Unlike the Israeli politicians also involved in the architecture of the Oslo Accords, Daniel Abraham and other foreign actors have never been held accountable by the Israeli people for their results because accountability can only take place at the ballot box – something Abraham, among others, bypasses by means of his money and influence. He is therefore at liberty to continue to promote an agenda which has not only excelled in its failure, but to which the majority of Israeli voters long since wised up.
Do the protesters on Israel’s streets really wish to be pawns for a man who thinks he knows better than the Israeli electorate what is best for their country? Are they content to have their democracy trampled by foreigners with fortunes who will never have to live with the consequences of the agendas they promote for Israel? Is the cause of ‘social justice’ really served by accepting cash from a man with the self-admitted aim of exacerbating the divisions in society by promoting the ‘them against us’ agenda?

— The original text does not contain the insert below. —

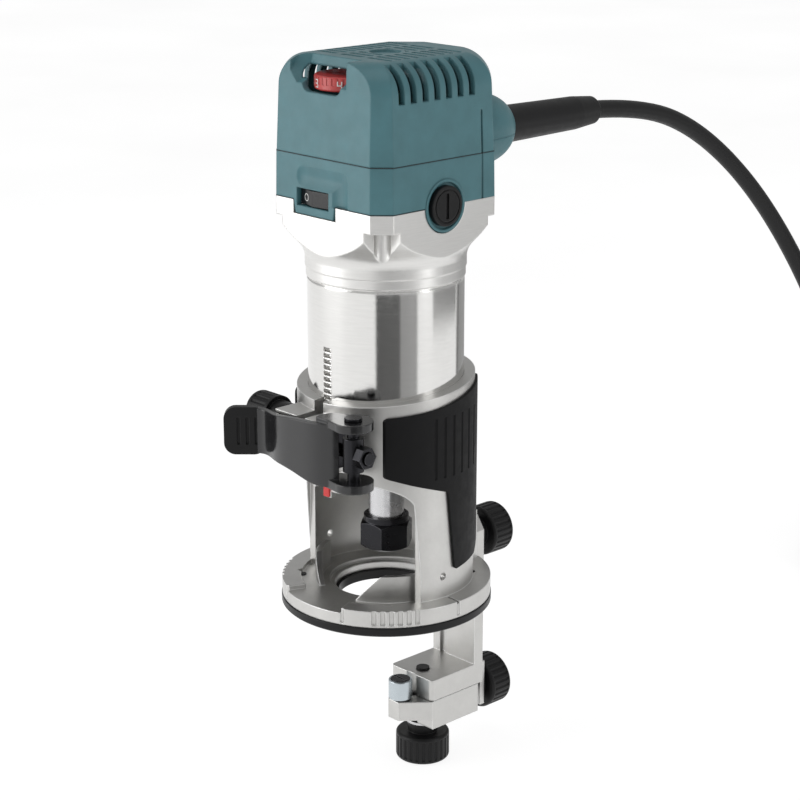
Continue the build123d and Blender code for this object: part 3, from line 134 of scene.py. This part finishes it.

What is happening in Israel right now needs to be an internal conversation. It concerns the structure of Israeli society and issues arising from the policies adopted by the democratically elected government of that country. It should not be allowed to become a means by which foreigners frustrated by the lack of progress in the peace process, be they billionaires or contributors to the NIF and other organisations, can promote their own personally consequence-free agendas whilst totally ignoring the opinions of the Israeli electorate. Above all, it should not become an instrument for what it purports to oppose: big money running roughshod over democracy, unfettered by the rules and regulations to which the ‘little people’ conform.